The Wall Street Journal recently caught up with Love Lane Mews architect Stephen B. Jacobs. The takeaway — the new condos there will be “supercalafragalisticexpialadoshus” meets “greed is good”:
WSJ: But when it comes to preservation, the challenge is of a different sort: Architects must sublimate their egos to the demands of historicity.
Such a feat was accomplished spectacularly by architect Stephen B. Jacobs with the redevelopment of four old buildings, once a garage, on a hidden Brooklyn Heights dead-end street into one, cohesive 38-unit luxury condo called Love Lane Mews. With luxurious floor-to-ceiling windows and views of bluestone Hicks Street backyards and Brooklyn Heights chimneys, the feel is Gordon Gekko-meets-Mary Poppins.

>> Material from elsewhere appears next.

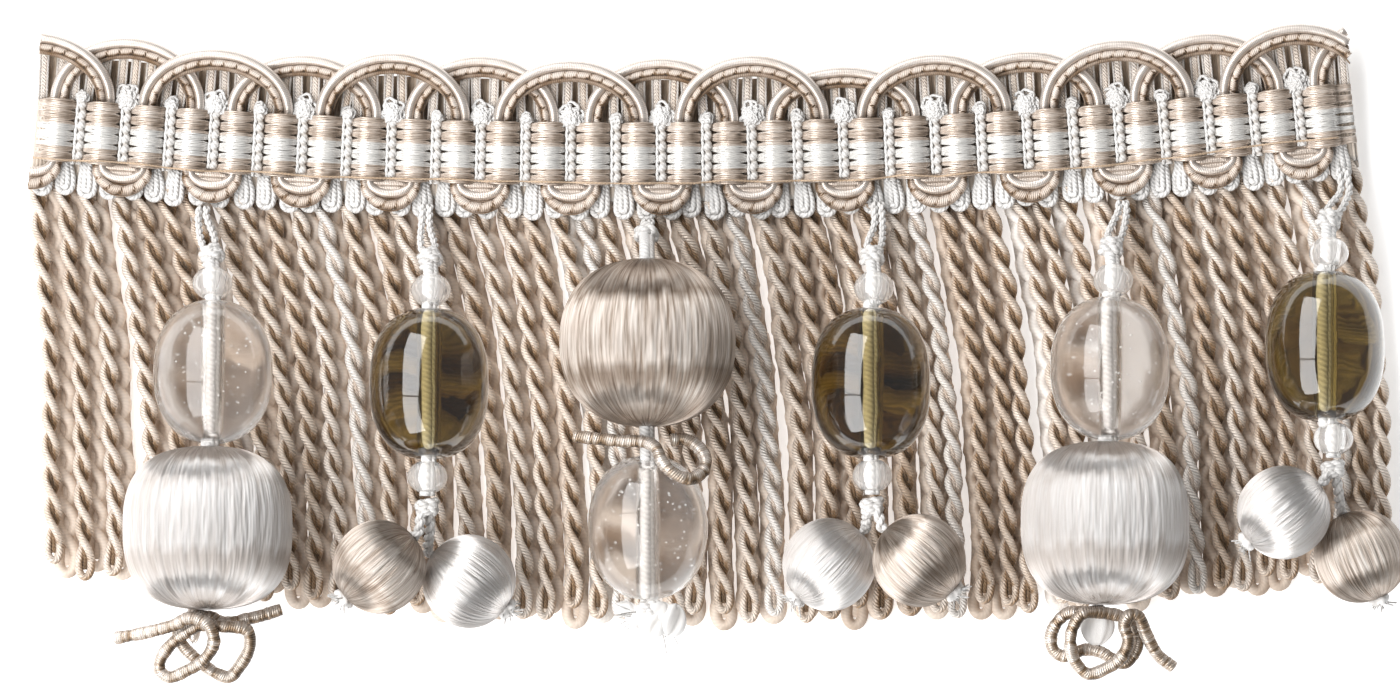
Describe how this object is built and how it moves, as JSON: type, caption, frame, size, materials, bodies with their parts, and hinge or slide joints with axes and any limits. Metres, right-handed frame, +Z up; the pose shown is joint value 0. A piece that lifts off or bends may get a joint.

“You learn to really be humble, because the important thing is not your ego, but to preserve the integrity of the building,” says Mr. Jacobs.
The development, just now being completed, wasn’t easy. Some of the buildings were fireproof. Others weren’t. The floors didn’t line up. The process was made even more daunting by the buildings’ historic district location, which meant that alterations of building facades had to be approved by the city’s stickler Landmarks Preservation Commission.
“It had all the challenges you expect to find in an adapted reuse, but you don’t expect to find them in one building,” Mr. Jacobs says.